> **DATA SHOWN**
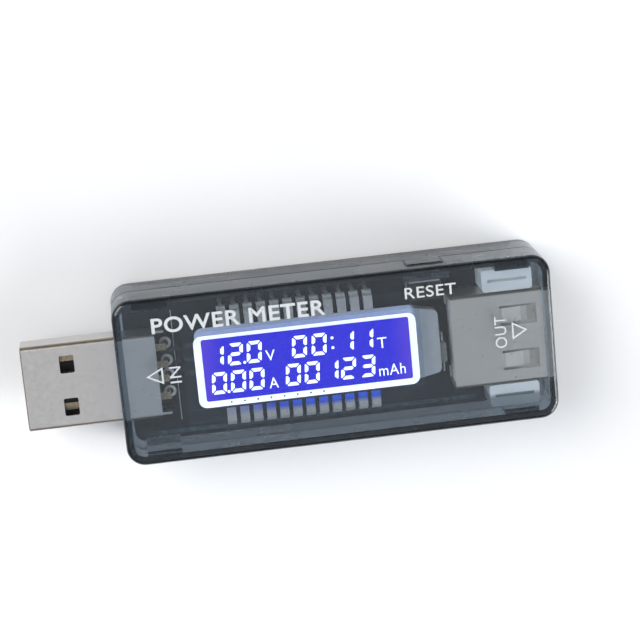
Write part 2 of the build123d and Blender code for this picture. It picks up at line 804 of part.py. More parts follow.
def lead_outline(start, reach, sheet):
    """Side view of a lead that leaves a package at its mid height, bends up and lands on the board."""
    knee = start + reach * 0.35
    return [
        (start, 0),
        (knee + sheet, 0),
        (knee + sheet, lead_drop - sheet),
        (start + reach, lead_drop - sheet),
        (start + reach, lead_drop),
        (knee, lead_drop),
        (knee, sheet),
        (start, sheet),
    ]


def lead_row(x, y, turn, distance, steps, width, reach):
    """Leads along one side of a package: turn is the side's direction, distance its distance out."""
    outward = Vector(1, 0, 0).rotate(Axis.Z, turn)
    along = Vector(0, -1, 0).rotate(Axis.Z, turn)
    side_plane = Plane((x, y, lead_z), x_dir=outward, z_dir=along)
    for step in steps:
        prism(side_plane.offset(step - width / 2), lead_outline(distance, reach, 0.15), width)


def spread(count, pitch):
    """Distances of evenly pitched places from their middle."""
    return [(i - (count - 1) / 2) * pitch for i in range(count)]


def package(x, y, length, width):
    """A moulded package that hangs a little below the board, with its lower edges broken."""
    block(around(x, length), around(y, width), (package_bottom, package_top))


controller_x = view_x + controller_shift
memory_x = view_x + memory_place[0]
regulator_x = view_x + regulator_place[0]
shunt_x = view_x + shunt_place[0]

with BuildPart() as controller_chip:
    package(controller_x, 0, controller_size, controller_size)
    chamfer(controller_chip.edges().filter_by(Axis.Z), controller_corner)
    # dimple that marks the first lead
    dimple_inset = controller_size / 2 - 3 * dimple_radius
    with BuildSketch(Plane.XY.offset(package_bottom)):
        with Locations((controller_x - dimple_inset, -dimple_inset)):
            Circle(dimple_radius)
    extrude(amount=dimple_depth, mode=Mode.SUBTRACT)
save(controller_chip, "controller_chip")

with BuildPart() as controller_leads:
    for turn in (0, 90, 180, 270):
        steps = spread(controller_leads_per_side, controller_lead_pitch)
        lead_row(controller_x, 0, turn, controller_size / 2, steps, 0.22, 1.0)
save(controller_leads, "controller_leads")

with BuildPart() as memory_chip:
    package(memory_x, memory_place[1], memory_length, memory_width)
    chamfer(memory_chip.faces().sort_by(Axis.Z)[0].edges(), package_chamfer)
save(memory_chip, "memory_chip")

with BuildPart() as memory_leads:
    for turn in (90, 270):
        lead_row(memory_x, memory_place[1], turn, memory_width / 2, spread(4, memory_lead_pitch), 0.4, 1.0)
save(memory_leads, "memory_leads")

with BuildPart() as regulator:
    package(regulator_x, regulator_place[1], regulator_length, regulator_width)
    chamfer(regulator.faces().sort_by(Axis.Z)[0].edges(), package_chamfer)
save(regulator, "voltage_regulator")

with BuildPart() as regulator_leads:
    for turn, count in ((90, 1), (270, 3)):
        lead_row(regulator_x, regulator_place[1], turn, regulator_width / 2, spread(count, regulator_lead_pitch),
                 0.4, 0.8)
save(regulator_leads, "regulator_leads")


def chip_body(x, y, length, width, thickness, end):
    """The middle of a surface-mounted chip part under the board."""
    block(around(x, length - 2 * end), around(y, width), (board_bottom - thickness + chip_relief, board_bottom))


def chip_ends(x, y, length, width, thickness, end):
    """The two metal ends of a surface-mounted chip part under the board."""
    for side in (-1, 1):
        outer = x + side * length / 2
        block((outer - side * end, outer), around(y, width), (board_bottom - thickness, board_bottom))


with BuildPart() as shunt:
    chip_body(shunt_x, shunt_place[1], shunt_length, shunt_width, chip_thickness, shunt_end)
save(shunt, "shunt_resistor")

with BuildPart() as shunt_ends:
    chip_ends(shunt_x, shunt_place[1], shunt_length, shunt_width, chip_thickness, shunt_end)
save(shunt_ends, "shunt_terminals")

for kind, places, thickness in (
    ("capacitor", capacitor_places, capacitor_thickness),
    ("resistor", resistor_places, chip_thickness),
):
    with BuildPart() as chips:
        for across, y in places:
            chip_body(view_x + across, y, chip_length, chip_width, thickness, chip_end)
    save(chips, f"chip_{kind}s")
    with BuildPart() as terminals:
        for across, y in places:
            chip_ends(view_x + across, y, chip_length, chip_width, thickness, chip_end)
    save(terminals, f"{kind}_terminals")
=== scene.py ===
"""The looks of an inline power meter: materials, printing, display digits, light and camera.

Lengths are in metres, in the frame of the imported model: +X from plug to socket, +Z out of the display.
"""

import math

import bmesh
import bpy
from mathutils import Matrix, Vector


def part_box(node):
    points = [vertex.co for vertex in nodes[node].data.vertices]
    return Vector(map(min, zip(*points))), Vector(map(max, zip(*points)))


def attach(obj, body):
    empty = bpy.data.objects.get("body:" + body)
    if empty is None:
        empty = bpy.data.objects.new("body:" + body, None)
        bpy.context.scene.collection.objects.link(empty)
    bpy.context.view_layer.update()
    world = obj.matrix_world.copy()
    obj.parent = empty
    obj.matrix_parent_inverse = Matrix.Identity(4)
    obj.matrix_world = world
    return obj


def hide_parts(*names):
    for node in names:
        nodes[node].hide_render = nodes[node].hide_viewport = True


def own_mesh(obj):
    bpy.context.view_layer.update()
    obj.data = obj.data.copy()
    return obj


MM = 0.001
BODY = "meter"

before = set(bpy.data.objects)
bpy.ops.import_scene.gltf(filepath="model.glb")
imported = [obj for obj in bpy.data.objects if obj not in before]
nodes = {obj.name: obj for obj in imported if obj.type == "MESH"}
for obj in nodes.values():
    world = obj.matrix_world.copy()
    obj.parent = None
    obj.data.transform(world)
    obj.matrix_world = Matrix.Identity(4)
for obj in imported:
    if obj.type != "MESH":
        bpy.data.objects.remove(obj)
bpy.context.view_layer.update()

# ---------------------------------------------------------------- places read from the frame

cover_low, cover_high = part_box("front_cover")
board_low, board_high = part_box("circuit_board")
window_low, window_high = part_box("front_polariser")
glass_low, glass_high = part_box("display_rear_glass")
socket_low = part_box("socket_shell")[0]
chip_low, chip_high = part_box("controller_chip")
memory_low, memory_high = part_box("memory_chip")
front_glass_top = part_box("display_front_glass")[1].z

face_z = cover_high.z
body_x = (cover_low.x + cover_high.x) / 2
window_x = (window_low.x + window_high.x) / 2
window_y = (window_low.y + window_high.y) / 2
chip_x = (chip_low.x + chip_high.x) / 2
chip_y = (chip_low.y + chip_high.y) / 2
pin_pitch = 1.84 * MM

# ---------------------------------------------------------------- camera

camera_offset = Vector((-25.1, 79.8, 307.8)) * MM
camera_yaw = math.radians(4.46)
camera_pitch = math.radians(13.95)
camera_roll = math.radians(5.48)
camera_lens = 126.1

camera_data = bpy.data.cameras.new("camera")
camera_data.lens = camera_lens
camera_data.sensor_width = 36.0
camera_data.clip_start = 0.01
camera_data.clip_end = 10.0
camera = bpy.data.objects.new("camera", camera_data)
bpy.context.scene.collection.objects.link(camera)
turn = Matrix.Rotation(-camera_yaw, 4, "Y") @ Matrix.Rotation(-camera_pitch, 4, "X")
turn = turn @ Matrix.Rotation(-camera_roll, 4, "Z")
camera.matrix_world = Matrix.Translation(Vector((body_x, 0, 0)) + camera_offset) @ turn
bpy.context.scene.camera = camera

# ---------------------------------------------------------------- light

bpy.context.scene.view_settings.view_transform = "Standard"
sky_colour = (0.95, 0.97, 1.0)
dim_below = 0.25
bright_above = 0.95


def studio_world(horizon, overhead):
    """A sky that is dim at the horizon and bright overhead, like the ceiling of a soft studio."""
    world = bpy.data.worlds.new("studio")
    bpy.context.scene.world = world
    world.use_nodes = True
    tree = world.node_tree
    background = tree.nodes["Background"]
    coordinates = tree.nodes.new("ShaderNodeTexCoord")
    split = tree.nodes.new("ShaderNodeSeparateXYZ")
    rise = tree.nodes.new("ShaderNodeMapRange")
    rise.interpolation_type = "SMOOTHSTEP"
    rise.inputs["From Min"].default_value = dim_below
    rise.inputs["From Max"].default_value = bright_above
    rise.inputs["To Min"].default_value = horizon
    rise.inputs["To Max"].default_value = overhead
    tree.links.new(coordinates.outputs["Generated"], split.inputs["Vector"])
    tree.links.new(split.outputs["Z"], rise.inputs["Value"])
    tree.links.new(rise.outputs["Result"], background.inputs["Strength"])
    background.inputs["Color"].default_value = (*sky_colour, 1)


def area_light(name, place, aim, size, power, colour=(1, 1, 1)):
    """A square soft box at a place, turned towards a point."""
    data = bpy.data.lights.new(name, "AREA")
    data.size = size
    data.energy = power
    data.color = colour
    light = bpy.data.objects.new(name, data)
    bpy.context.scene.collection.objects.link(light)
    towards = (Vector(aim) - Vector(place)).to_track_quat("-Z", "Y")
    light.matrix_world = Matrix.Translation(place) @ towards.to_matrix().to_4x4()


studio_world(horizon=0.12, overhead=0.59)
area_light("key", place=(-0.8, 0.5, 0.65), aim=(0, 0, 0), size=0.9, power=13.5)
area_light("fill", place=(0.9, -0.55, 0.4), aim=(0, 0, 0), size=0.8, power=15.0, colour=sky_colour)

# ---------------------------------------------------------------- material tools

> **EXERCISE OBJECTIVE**
Retype exactly the lines above, from the one with "for kind, places, thickness" through the one with "zip(*points))), Vector(map(max, zip(*points)))", inclusive.

> **EXERCISE RESULT**
for kind, places, thickness in (
    ("capacitor", capacitor_places, capacitor_thickness),
    ("resistor", resistor_places, chip_thickness),
):
    with BuildPart() as chips:
        for across, y in places:
            chip_body(view_x + across, y, chip_length, chip_width, thickness, chip_end)
    save(chips, f"chip_{kind}s")
    with BuildPart() as terminals:
        for across, y in places:
            chip_ends(view_x + across, y, chip_length, chip_width, thickness, chip_end)
    save(terminals, f"{kind}_terminals")
=== scene.py ===
"""The looks of an inline power meter: materials, printing, display digits, light and camera.

Lengths are in metres, in the frame of the imported model: +X from plug to socket, +Z out of the display.
"""

import math

import bmesh
import bpy
from mathutils import Matrix, Vector


def part_box(node):
    points = [vertex.co for vertex in nodes[node].data.vertices]
    return Vector(map(min, zip(*points))), Vector(map(max, zip(*points)))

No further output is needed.